As the formal negotiating clock starts, we are eager to see London and Brussels move smartly toward a mutually acceptable agreement on the structure of their relationship. The U.S. firms that have invested $600 billion in Britain and trillions more elsewhere in Europe would be among those harmed by the failure to reach an agreement, which could, in turn, impact the millions of workers they employ.
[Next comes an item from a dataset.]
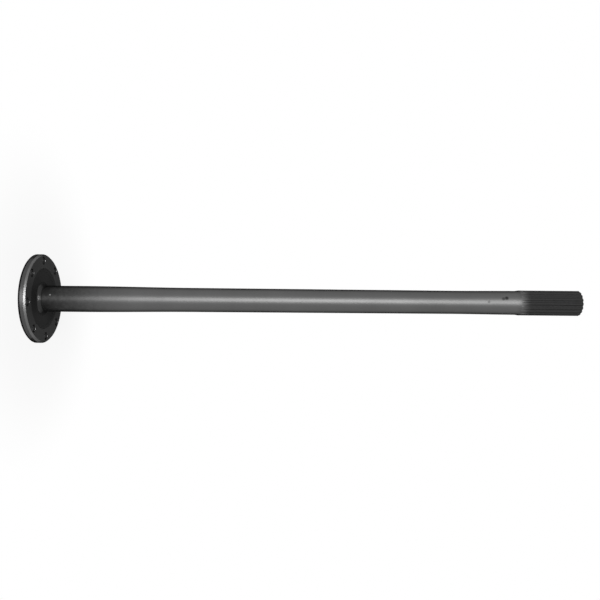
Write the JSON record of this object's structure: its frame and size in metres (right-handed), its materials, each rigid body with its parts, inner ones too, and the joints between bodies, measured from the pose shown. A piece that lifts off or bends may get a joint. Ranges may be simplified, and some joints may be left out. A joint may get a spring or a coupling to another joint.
{
  "type": "axle shaft",
  "caption": "Flanged truck axle shaft: a dished bolting flange at one end, a waisted forged shaft, and an involute spline at the other.",
  "frame": {"origin": "centre of the flange's outboard face, which the shaft stands on", "axes": "+Z along the shaft from the flange to the splined end, +X through the first bolt hole"},
  "size_m": [0.165, 0.165, 1.006],
  "materials": {
    "blackened_steel": "satin"
  },
  "bodies": {
    "root": {"axle_shaft": "blackened_steel"}
  },
  "joints": []
}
Over the next two years, negotiators must agree on whether to retain or modify a wide array of rules, regulations, financial commitments, information sharing arrangements, and countless other agreements forged during Britain’s 44-year membership in the EU. These talks will be incredibly complicated and at times contentious. It will be essential for both sides to demonstrate sufficient flexibility to secure a mutually acceptable outcome. Given the complexity of the issues at stake, as well as the significant economic implications, stakeholders also must be closely consulted throughout the process of reframing this economic relationship.
Strong commercial ties between the UK and EU are indispensable for companies doing business on both sides of the Channel. We urge the UK and EU to work toward an ambitious free trade agreement once the terms of the UK’s exit become clear. So far, we are encouraged by the positive statements from the British government as well as the European Commission calling for such an arrangement.
The U.S. Chamber’s U.S.-UK Business Council has outlined the business community’s priorities in these negotiations, including unfettered market access, minimally-disrupted movement of labor, financial services, data flows, tax policy, and the need for an adequate transition period.
The Council will work with UK, EU, and U.S. policymakers to ensure that the priorities of the business community are understood as the UK resets its relationship with the EU and, when the time is right, as the U.S. and the UK consider the evolution of their commercial relationship. We look forward to working toward solutions that promote economic growth and create jobs.